Die Sache mit den Diagnosen
Abgrenzungen von einem Krankheitsbild zum anderen sind in der Theorie einfacher zu ziehen als im praktischen Leben. Psychiatrische Diagnosen sind daher als Arbeitshilfen zu verstehen. Sie werden heute auf der Grundlage internationaler Übereinkünfte gestellt. Diese Diagnosesysteme sagen nichts über die Ursachen der Krankheiten aus, sondern richten sich nach den Symptomen.
Das bekannteste Klassifikationssystem für psychiatrische Diagnosen ist das Kapitel F der ICD-10 (International Classification of Diseases, deutsch: Internationale Klassifizierung von Krankheiten). Die ICD-10 arbeitet rein beschreibend und verzichtet auf theoretische Erklärungen.

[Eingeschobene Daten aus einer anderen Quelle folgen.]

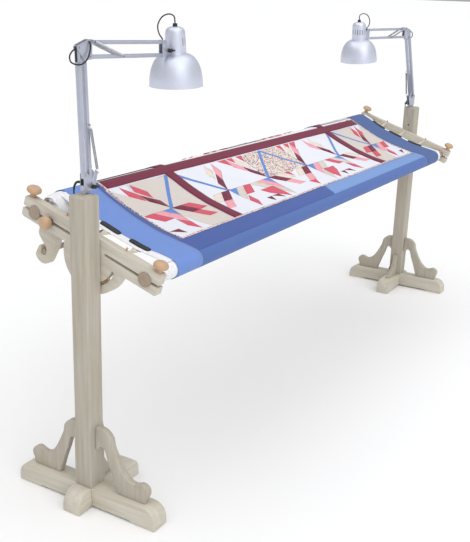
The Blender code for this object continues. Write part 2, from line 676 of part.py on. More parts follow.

Damit lehnt sie sich an das amerikanische DSM (Diagnostic and Statistical Manual of Mental Disorders, deutsch.: diagnostisches und statistisches Manual psychischer Störungen) an.
Vorbehalte gegenüber der psychiatrischen Diagnostik gibt es sowohl unter Wissenschaftlern als auch in der Gesellschaft und nicht zuletzt bei den Patienten. Doch ohne Diagnose geht es auch nicht. Wer Hilfe sucht, möchte in der Regel eine Diagnose hören, um seine Beschwerden und Störungen einordnen zu können.
Diagnosen wirken sich für Betroffene auf verschiedene Weise aus:
- Sie erklären Phänomene.
- Sie reduzieren Angst (weil Hilfe erschlossen wird), oder sie verstärken Angst (weil negative Zukunftserwartungen geweckt werden).
- Sie relativieren die mit den Symptomen verbundenen Probleme.
- Sie entschuldigen Leistungsabfall und gestörtes Sozialverhalten.
Aus alldem folgt, dass mit psychiatrischen Diagnosen sehr behutsam umgegangen werden muss. Das Spannungsfeld möglicher positiver und negativer Wirkungen der Diagnose stellt an die Behandler hohe Anforderungen.
Der behutsame Umgang mit psychiatrischen Diagnosen rechtfertigt jedoch keineswegs, dass Patienten über die medizinischen Aspekte ihrer Erkrankung und Behandlung schlecht informiert werden. Auch Angehörige sollten über die wichtigsten psychiatrischen Diagnosen und Besonderheiten der Therapie Bescheid wissen.